LOW, narrow, dark, and frowning are the thresholds of our Inns of Court. If there is one of these entrances of which I have more dread than another, it is that leading out of Holborn to Gray’s Inn. I never remember to have met a cheerful face at it, until the other morning, when I encountered Mr. Ficker, attorney-at-law. In a few minutes we found ourselves arm in arm, and straining our voices to the utmost amid the noise of passing vehicles. Mr. Ficker stretched himself on tiptoe in a frantic effort to inform me that he was going to a County Court. “But perhaps you have not heard of these places?”

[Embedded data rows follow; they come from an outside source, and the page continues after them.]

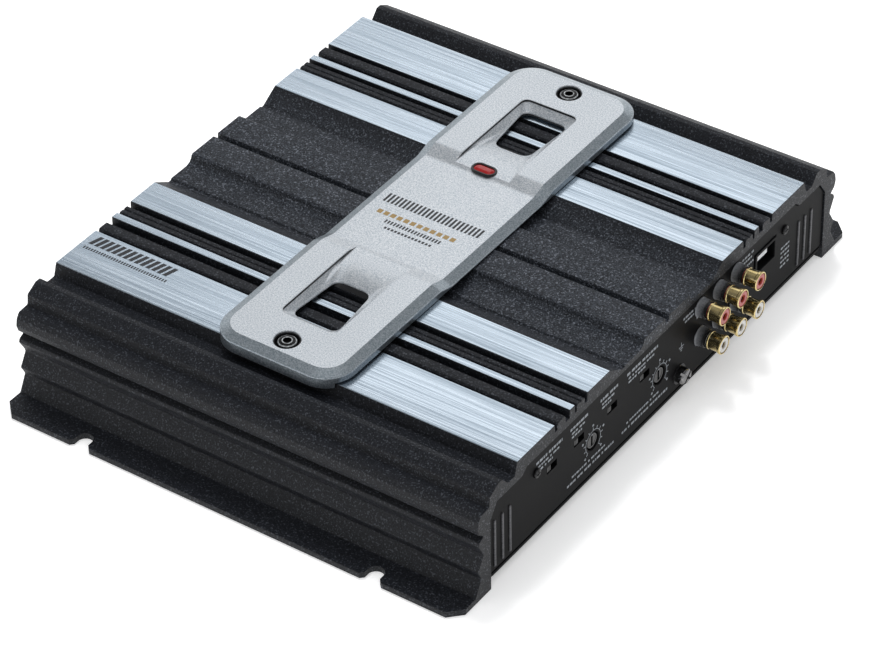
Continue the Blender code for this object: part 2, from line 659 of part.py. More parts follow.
def jacks():
    block_low = PANEL_BACK - GAP - JACK_BLOCK_DEPTH
    side = JACK_BOSS_RADIUS + JACK_BLOCK_SIDE
    top = JACK_Z + JACK_RISE + JACK_BOSS_RADIUS + JACK_BLOCK_TOP
    low = (block_low, JACK_Y - side, BOARD_TOP + GAP)
    high = (PANEL_BACK - GAP, JACK_Y + 2 * JACK_PITCH + side, top)
    block = add("jack_block", box(low, high), "black_plastic")
    boss_end = PANEL_FACE + JACK_BOSS_OUT
    shell_end = boss_end + GAP + JACK_SHELL_OUT
    insert_face = shell_end - JACK_FACE_RECESS
    boss_root = PANEL_BACK - 2 * MM
    core = JACK_SHELL_RADIUS - JACK_SHELL_WALL - GAP
    bosses = []
    for y, z in jack_places():
        profile = [(0, boss_root), (JACK_BOSS_RADIUS, boss_root), (JACK_BOSS_RADIUS, boss_end)]
        profile += [(core, boss_end), (core, insert_face), (JACK_PIN_RADIUS, insert_face)]
        profile += [(JACK_PIN_RADIUS, boss_end), (0, boss_end)]
        bosses.append(turned(profile, (0, y, z), (1, 0, 0), 20))
    change(block, joined(*bosses), "UNION")
    start = boss_end + GAP
    inner = JACK_SHELL_RADIUS - JACK_SHELL_WALL
    barrel = JACK_SHELL_RADIUS - JACK_FLARE
    lip = shell_end - JACK_LIP
    profile = [(inner, start), (barrel, start), (barrel, lip - JACK_FLARE), (JACK_SHELL_RADIUS, lip)]
    profile += [(JACK_SHELL_RADIUS, shell_end), (inner, shell_end)]
    for number, (y, z) in enumerate(jack_places(), 1):
        work = turned(profile, (0, y, z), (1, 0, 0), 20)
        add(f"jack_shell_{number}", work, "gold", (shell_end, y, z), True)


def gain_controls():
    face = PANEL_FACE - DIAL_RECESS
    shaft_end = PANEL_BACK - SHAFT_LENGTH
    front = PANEL_BACK - POT_GAP
    half = POT_SIZE / 2
    profile = [(0, shaft_end), (SHAFT_RADIUS, shaft_end), (SHAFT_RADIUS, face - DIAL_THICK)]
    profile += [(DIAL_RADIUS, face - DIAL_THICK), (DIAL_RADIUS, face), (0, face)]
    for letter, y in zip("ab", GAIN_Y):
        centre = (0, y, GAIN_Z)
        work = turned(profile, centre, (1, 0, 0), 20)
        dial = add(f"gain_dial_{letter}", work, "black_plastic", (face, y, GAIN_Z), True)
        low = (face - DIAL_SLOT_DEPTH, y - DIAL_SLOT_WIDTH / 2, GAIN_Z - DIAL_SLOT_LENGTH / 2)
        high = (face + MM, y + DIAL_SLOT_WIDTH / 2, GAIN_Z + DIAL_SLOT_LENGTH / 2)
        change(dial, box(low, high), "DIFFERENCE")
        low = (front - POT_DEPTH, y - half, GAIN_Z - half)
        pot = add(f"gain_pot_{letter}", box(low, (front, y + half, GAIN_Z + half)), "black_plastic")
        bore = rod(SHAFT_RADIUS + RUNNING, centre, (1, 0, 0), shaft_end - MM, front + MM, 12)
        change(pot, bore, "DIFFERENCE")


def slide_switches():
    front = PANEL_BACK - GAP
    for number, y in enumerate(SWITCH_Y, 1):
        left, right, under, over = switch_slot(y)
        middle = (left + right) / 2
        half = SWITCH_BODY_HEIGHT / 2
        low = (front - SWITCH_BODY_DEPTH, middle - SWITCH_BODY / 2, SWITCH_Z - half)
        high = (front, middle + SWITCH_BODY / 2, SWITCH_Z + half)
        body = add(f"switch_body_{number}", box(low, high), "steel")
        well = box((front - SWITCH_WELL, left, under), (front + MM, right, over))
        change(body, well, "DIFFERENCE")
        half = SWITCH_HEIGHT / 2
        knob_low = (front - SWITCH_KNOB_DEPTH, y - SWITCH_KNOB / 2, SWITCH_Z - half)
        knob_high = (PANEL_FACE - SWITCH_RECESS, y + SWITCH_KNOB / 2, SWITCH_Z + half)
        add(f"switch_knob_{number}", box(knob_low, knob_high), "black_plastic", (PANEL_FACE, y, SWITCH_Z))


def slotted(obj, seat, screw, outward, angle=0.0):
    """A driver slot across a screw's head."""
    long, half_width = screw.head + MM, 0.5 * MM
    floor = 0.55 * screw.thick
    slot = box((floor, -long, -half_width), (screw.thick + MM, long, half_width))
    slot.transform(Matrix.Rotation(angle, 4, "X"))
    if outward < 0:
        slot.transform(Matrix.Rotation(pi, 4, "Z"))
    slot.transform(Matrix.Translation(Vector(seat)))
    change(obj, slot, "DIFFERENCE")


def ground_terminal():
    seat = (PANEL_FACE + GAP, GROUND_Y, GROUND_Z)
    screw = GROUND_SCREW.place("ground_screw", seat, (1, 0, 0), "steel")
    slotted(screw, seat, GROUND_SCREW, 1, pi / 4)


def input_socket():
    wide, tall = SOCKET_WIDTH / 2, SOCKET_HEIGHT / 2
    mouth = PANEL_FACE + SOCKET_PROUD
    floor = mouth - SOCKET_DEPTH
    low = (floor - SOCKET_WALL, SOCKET_Y - wide, SOCKET_Z - tall)
    socket = add("input_socket", box(low, (mouth, SOCKET_Y + wide, SOCKET_Z + tall)), "black_plastic")
    wide, tall = wide - SOCKET_WALL, tall - SOCKET_WALL
    low = (floor, SOCKET_Y - wide, SOCKET_Z - tall)
    change(socket, box(low, (mouth + MM, SOCKET_Y + wide, SOCKET_Z + tall)), "DIFFERENCE")


def terminal_block(name, start, bays, bay, screw):
    """A moulded strip of screw terminals: barriers stand between the bays, and each screw clamps a lug."""
    back = -(PANEL_BACK - GAP - TERMINAL_DEPTH)
    seat = -(PANEL_BACK + SEAT_PROUD)
    tip = -(PANEL_FACE + BARRIER_OUT)
    pitch = bay + BARRIER
    outline = [(back, start), (tip, start)]
    for number in range(bays):
        y = start + BARRIER + number * pitch
        outline += [(tip, y), (seat, y), (seat, y + bay), (tip, y + bay)]
    stop = start + BARRIER + bays * pitch
    outline += [(tip, stop), (back, stop)]
    block = add(f"{name}_block", prism(outline, "Z", TERMINAL_UNDER, TERMINAL_TOP), "black_plastic")
    centres = [start + BARRIER + bay / 2 + number * pitch for number in range(bays)]
    z = TERMINAL_TOP - bay / 2 - SCREW_DROP
    holes = []
    for y in centres:
        holes.append(rod(screw.shank + GAP, (seat, y, z), (1, 0, 0), -MM, screw.length + MM, 12))
    change(block, joined(*holes), "DIFFERENCE")
    for number, y in enumerate(centres, 1):
        place = (seat - GAP, y, z)
        made = screw.place(f"{name}_screw_{number}", place, (-1, 0, 0), "steel")
        slotted(made, place, screw, -1, number * SLOT_TURN)
    return start, stop


def fuses():
    """Two blade fuses that pull straight out of their holder. It gives back the holder's edges."""
    front = -(PANEL_FACE + GAP)
    head_back = front + FUSE_DEPTH
    side = FUSE_THICK / 2 + RUNNING + HOLDER_WALL
    low = (front, FUSE_Y[0] - side, FUSE_UNDER - RUNNING - HOLDER_WALL)
    high = (head_back + BLADE_LENGTH, FUSE_Y[1] + side, FUSE_UNDER + FUSE_WIDTH + RUNNING + HOLDER_WALL)
    holder = add("fuse_holder", box(low, high), "black_plastic")
    heads, slots = [], []
    for number, y in enumerate(FUSE_Y, 1):
        fuse_low = (front - FUSE_OUT, y - FUSE_THICK / 2, FUSE_UNDER)
        fuse_high = (head_back - RUNNING, y + FUSE_THICK / 2, FUSE_UNDER + FUSE_WIDTH)
        grip = (front - FUSE_OUT, y, FUSE_UNDER + FUSE_WIDTH / 2)
        fuse = add(f"fuse_{number}", box(fuse_low, fuse_high), "fuse_amber", grip)
        room_low = (front - MM, y - FUSE_THICK / 2 - RUNNING, FUSE_UNDER - RUNNING)
        room_high = (head_back, y + FUSE_THICK / 2 + RUNNING, FUSE_UNDER + FUSE_WIDTH + RUNNING)
        heads.append(box(room_low, room_high))
        blades = []
        for z in (FUSE_UNDER + BLADE_INSET, FUSE_UNDER + FUSE_WIDTH - BLADE_INSET):
            root = head_back - BLADE_ROOT
            blades.append(blade(root, root + BLADE_LENGTH, y, z, 0))
            slots.append(blade(head_back - MM, root + BLADE_LENGTH + 0.4 * MM, y, z, BLADE_CLEAR))
        change(fuse, joined(*blades), "UNION")
    change(holder, joined(*heads), "DIFFERENCE")
    change(holder, joined(*slots), "DIFFERENCE")
    return low[1], high[1], low[2], high[2]


def blade(start, stop, y, z, grow):
    half_thick, half_wide = BLADE_THICK / 2 + grow, BLADE_WIDTH / 2 + grow
    return box((start, y - half_thick, z - half_wide), (stop, y + half_thick, z + half_wide))


def power_panel():
    outside = PANEL_FACE + MM
    inside = PANEL_BACK - MM
    cuts = []
    for start, stop in (
        terminal_block("speaker", SPEAKER_FROM, SPEAKER_BAYS, SPEAKER_BAY, SPEAKER_SCREW),
        terminal_block("power", POWER_FROM, POWER_BAYS, POWER_BAY, POWER_SCREW),
    ):
        low = (-outside, start - GAP, TERMINAL_UNDER - GAP)
        cuts.append(box(low, (-inside, stop + GAP, TERMINAL_TOP + GAP)))
    low_y, high_y, low_z, high_z = fuses()
    cuts.append(box((-outside, low_y - GAP, low_z - GAP), (-inside, high_y + GAP, high_z + GAP)))
    end_panel("power_panel", -1, cuts)


def base():
    half_x = LENGTH / 2 - PANEL_RECESS
    half_y = OPENING - GAP
    sheet = box((-half_x, -half_y, BASE_UNDER), (half_x, half_y, BASE_UNDER + BASE_THICK))
    plate = add("base_plate", sheet, "black_panel")
    holes = []
    for end in (-1, 1):
        for side in (-1, 1):
            x, y = end * (LENGTH / 2 - BASE_SCREW_INSET), side * (OPENING - LEDGE_OUT / 2)
            foot = (x, y, BASE_UNDER)
            holes.append(rod(BASE_SCREW.shank + GAP, foot, (0, 0, 1), -MM, BASE_THICK + MM, 12))
            label = f"base_screw_{'rear' if end < 0 else 'front'}_{'near' if side < 0 else 'far'}"
            BASE_SCREW.place(label, (x, y, BASE_UNDER - GAP), (0, 0, -1), "black_screw")
    change(plate, joined(*holes), "DIFFERENCE")


def board():
    half_x = PANEL_BACK - BOARD_END_GAP
    half_y = OPENING - GAP
    sheet = box((-half_x, -half_y, BOARD_UNDER), (half_x, half_y, BOARD_TOP))
    add("circuit_board", sheet, "board_green")
    ring_x = -half_x + 3 * RING_RADIUS
    transformer((ring_x, POWER_FROM, BOARD_TOP + GAP))
    for number, side in ((1, -1), (2, 1)):
        y = POWER_FROM + side * (CAN_RADIUS + MM)
        capacitor(f"reservoir_capacitor_{number}", (ring_x + 2 * RING_RADIUS, y, BOARD_TOP + GAP))
    for name, side in (("near", -1), ("far", 1)):
        transistor_clamp(name, side)


def transformer(foot):
    """A ring core under its winding, with the winding's rounded corners."""
    inner, outer = RING_BORE, RING_RADIUS
    corner = RING_CORNER
    profile = [(inner, corner), (inner + corner, 0), (outer - corner, 0), (outer, corner)]
    profile += [(outer, RING_HEIGHT - corner), (outer - corner, RING_HEIGHT)]
    profile += [(inner + corner, RING_HEIGHT), (inner, RING_HEIGHT - corner)]
    add("supply_transformer", turned(profile, foot, (0, 0, 1), 24), "copper_wire", smooth=True)


def capacitor(name, foot):
    edge = MM
    profile = [(0, 0), (CAN_RADIUS, 0), (CAN_RADIUS, CAN_HEIGHT - edge)]
    profile += [(CAN_RADIUS - edge, CAN_HEIGHT), (0, CAN_HEIGHT)]
    add(name, turned(profile, foot, (0, 0, 1), 20), "can_sleeve", foot, True)


def transistor_clamp(name, side):
    """A bar along the side wall, bent out in the middle, that presses the transistors to the shell."""
    wall = OPENING - CLAMP_CLEAR
    foot = BOARD_TOP + CLAMP_LIFT
    top = foot + CLAMP_HEIGHT
    outline = [(wall, foot), (wall, top), (wall - CLAMP_EDGE, top)]
    outline += [(wall - CLAMP_MIDDLE, (foot + top) / 2), (wall - CLAMP_EDGE, foot)]
    bar = prism([(side * y, z) for y, z in outline], "X", -CLAMP_LENGTH / 2, CLAMP_LENGTH / 2)
    add(f"transistor_clamp_{name}", bar, "steel")


clear_scene()
heatsink()
cover_plate()
cover_fittings()
control_panel()
jacks()
gain_controls()
slide_switches()
ground_terminal()
input_socket()
power_panel()
base()
board()
for piece in bpy.data.objects:
    piece.location.x += FRAME_SHIFT
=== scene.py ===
"""Four-channel car amplifier, dressed for its picture: each section below is one piece or a group of like
pieces, in the order the amplifier is put together. Sizes are metres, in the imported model's frame: X runs
along the extrusion towards the control panel, Y across it, Z up."""

from math import cos, pi, radians, sin, sqrt

import bmesh
import bpy
from mathutils import Matrix, Vector


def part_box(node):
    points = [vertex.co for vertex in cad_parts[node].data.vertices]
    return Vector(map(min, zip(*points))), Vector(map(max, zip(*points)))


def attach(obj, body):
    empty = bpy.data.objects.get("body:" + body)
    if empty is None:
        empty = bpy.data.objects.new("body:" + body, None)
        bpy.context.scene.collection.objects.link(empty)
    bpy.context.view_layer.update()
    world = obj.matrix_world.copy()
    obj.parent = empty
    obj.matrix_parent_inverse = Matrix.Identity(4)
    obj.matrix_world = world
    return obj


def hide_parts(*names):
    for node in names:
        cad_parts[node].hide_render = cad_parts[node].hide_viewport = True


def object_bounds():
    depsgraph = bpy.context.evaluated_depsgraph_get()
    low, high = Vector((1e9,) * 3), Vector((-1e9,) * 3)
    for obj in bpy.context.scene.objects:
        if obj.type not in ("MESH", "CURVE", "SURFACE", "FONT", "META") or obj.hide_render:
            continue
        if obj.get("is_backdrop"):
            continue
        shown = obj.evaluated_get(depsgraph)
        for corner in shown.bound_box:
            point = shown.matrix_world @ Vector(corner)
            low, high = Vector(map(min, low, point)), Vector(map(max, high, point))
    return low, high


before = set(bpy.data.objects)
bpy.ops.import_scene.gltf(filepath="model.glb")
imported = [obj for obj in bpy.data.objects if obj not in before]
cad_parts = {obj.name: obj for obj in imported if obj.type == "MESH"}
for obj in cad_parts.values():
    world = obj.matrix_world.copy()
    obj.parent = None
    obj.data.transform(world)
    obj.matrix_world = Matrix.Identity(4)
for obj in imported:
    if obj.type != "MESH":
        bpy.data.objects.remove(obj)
cad_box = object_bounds()

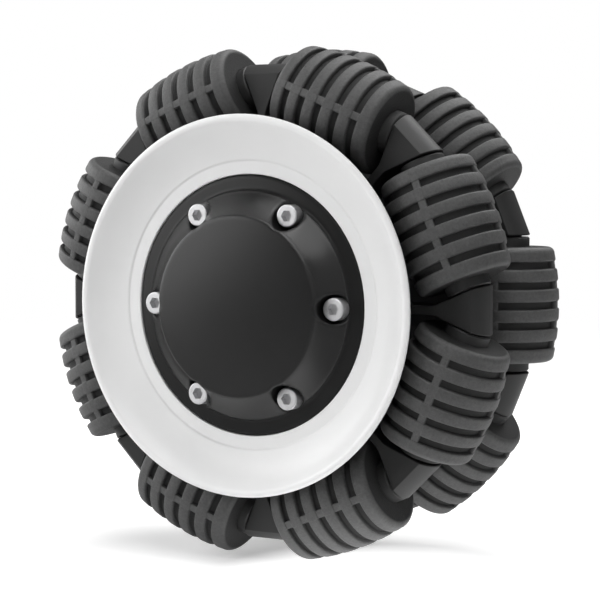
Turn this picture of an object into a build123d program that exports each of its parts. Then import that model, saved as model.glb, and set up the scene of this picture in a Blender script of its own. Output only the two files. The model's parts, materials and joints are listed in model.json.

I assured Mr. Ficker that the parliamentary discussions concerning them had made me very anxious to see how justice was administered in these establishments for low-priced Law. “I am going to one now;” but he impressively added, “you must understand, that professionally I do not approve of their working. There can be no doubt that they seriously prejudice the regular course of law. Comparing the three quarters preceding with three quarters subsequent to the establishment of these Courts, there was a decrease of nearly 10,000 writs issued by the Court of Queen’s Bench alone, or of nearly 12,500 on the year.”
We soon arrived at the County Court. It is a plain, substantial looking building, wholly without pretension, but at the same time not devoid of some little architectural elegance of exterior. We entered, by a gateway far less austere than that of Gray’s Inn, a long, well-lighted passage, on either side of which were offices connected with the Court. One of these was the Summons Office, and I observed on the wall a “Table of Fees,” and as I saw Mr. Ficker consulting it with a view to his own business, I asked him his opinion of the charges.
“Why,” said he, “the scale of fees is too large for the client and too small for the lawyer. But suitors object less to the amount than to the intricacies and perplexities of the Table. In some districts the expense of recovering a sum of money is one-third more than it is in others; though in both the same scale of fees is in operation. This arises from the variety of interpretations which different judges and officers put upon the charges.”